The Nigerian Priest appealed to school proprietors and public education authorities to make anti-trafficking education part of routine student orientation. 

He said schools should maintain updated visitor logs, train security staff to recognize deceptive tactics, and keep close partnerships with community police units and child protection officers. 

“A safe school is not only defined by fences and gates. It requires vigilant adults who know what to look for and how to respond,” the Nigerian Catholic Priest said.

He recommended short-term measures such as regular safety talks each term, anonymous suggestion boxes, and a widely publicized helpline list for students.

Fr. Ehusani noted that economic stress, displacement, and weak community oversight continue to fuel child trafficking in Nigeria. 

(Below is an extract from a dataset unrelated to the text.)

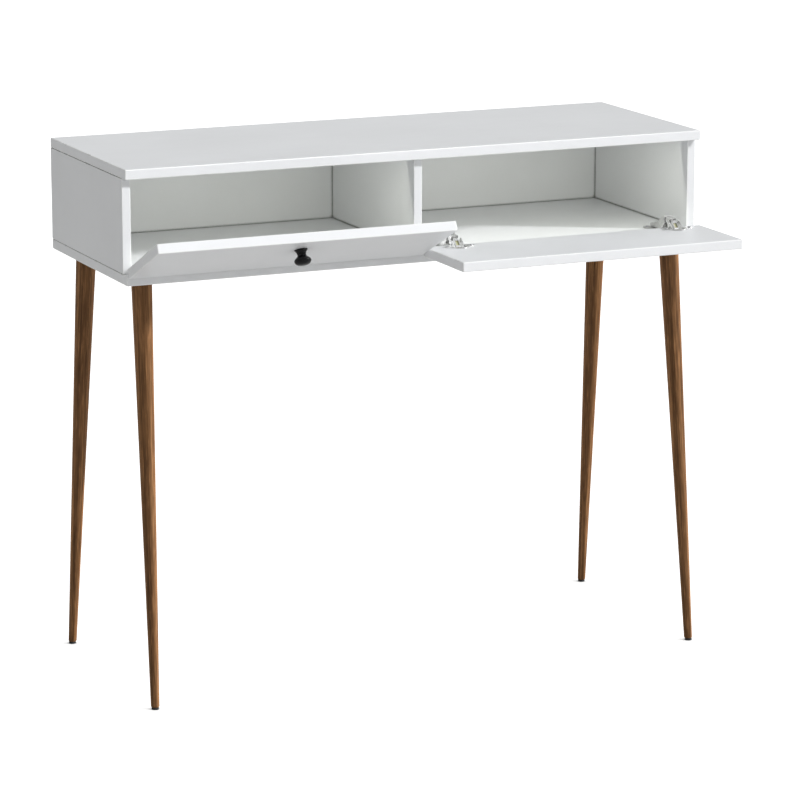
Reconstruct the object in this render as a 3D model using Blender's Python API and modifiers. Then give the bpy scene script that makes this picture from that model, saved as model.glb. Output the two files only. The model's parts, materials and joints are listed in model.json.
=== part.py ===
"""Secretary desk: a white two-bay cabinet on four splayed, tapered round legs, with two drop-down flaps on concealed hinges.

Metres, +Z up, front towards -Y. The origin is on the floor, under the centre of the bounding box with the flaps as drawn.
The left flap is part open and the right flap is level. Each flap and its hinge links turn about one line along X.
"""

import math

import bmesh
import bpy
from mathutils import Matrix, Vector

MM = 0.001

# Cabinet
WIDTH = 1120 * MM
DEPTH = 400 * MM
HEIGHT = 960 * MM
BODY = 204 * MM  # height of the cabinet without its legs
BOARD = 18 * MM  # top, bottom and flaps
SIDE = 16 * MM  # side panels and divider
BACK = 6 * MM
RECESS = 20 * MM  # front edges of the sides and divider, behind the front of the top
EDGE = 2 * MM  # rounding of the board edges
GAP = 0.3 * MM  # between touching pieces

# Flaps, all measured with the flap closed
FLAP_END = 1.5 * MM  # from the end of the cabinet, and from its middle
FLAP_GAP = 1.5 * MM  # above and below
AXIS_Y = 2 * MM  # behind the front edge of the bottom panel
AXIS_Z = -5 * MM  # below its upper face
OPEN_LEFT = math.radians(65)
OPEN_RIGHT = math.radians(90)

# Hinges
CUP_EDGE = 22.5 * MM  # cup centre from the lower edge of the flap
CUP_R = 17.5 * MM
CUP_DEPTH = 11.2 * MM
HINGE_END = 58 * MM  # cup centre from the end of the flap
WING = 24 * MM  # flange screws from the cup centre
KNUCKLE_R = 31 * MM
LINK_IN, LINK_OUT = 31.6 * MM, 33.4 * MM
ARM_IN, ARM_OUT = 34 * MM, 36 * MM

# Knob
KNOB_X = -280 * MM
KNOB_FROM_TOP = 49 * MM

# Legs
LEG_TOP_R = 18.4 * MM
LEG_FOOT_R = 7.6 * MM
LEG_X = 42 * MM  # leg centre from the end of the cabinet, at the top
LEG_FRONT = 42 * MM  # from its front edge
LEG_REAR = 66 * MM  # from its back edge
SPLAY_X = 15 * MM
SPLAY_Y = 78 * MM
PAD_H = 3.7 * MM

# The bounding box runs from the free edge of the level flap to the rear feet.
FRONT = -124.77 * MM  # front edge of the cabinet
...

“Poverty is a gateway for predators, but poverty does not excuse indifference,” the founder of the Psycho-Spiritual Institute (PSI), a Catholic entity that specializes in psycho-trauma healing said.

He condemned the exploitation of the poor, pointing out that traffickers deliberately target vulnerable families. 

“It is poor girls in the villages. It is poor girls that are their target. They hardly traffic children of ministers or senators, or big rich company executives. They go into the villages to look for poor people, and then they promise them heaven on earth, and then they easily sweep them,” he explained.

Describing trafficking as “an evil enterprise,” Fr. Ehusani urged traffickers and their sponsors to abandon the trade. 

“It is a very painful thing, and we need to constantly speak to whoever is involved in this kind of evil trade to stop it. You hurt the poor in this way. God is seeing it, and people should not bringa  curse upon themselves,” he said.

The Nigerian Catholic Official further condemned the growing cases of organ harvesting among trafficked victims.

 “Can you imagine taking a 14-year-old out of this country and harvesting the kidney or other vital organ without the person knowing? It’s a very evil thing that we are told is spreading,” he lamented.

On the role of parents, Fr. Ehusani said, “Clearly, there is a failure of parenting. There is too much greed and avarice in Nigerian society today. The level of greed and avarice is too high, which is why a secondary school or a university child will bring an expensive car to the house, and the parents are not asking.” 

He warned that many parents encourage the cycle by ignoring suspicious wealth. 

“This is one generation where parents are expecting their children, who are still in school, to bring them money and to buy them things. So parents should know that they are destroying their own future if they push their children into this,” Fr. Ehusani said.

He also pointed to the work of his Lux Terra Psycho-Spiritual Institute in training and equipping vulnerable groups with life skills.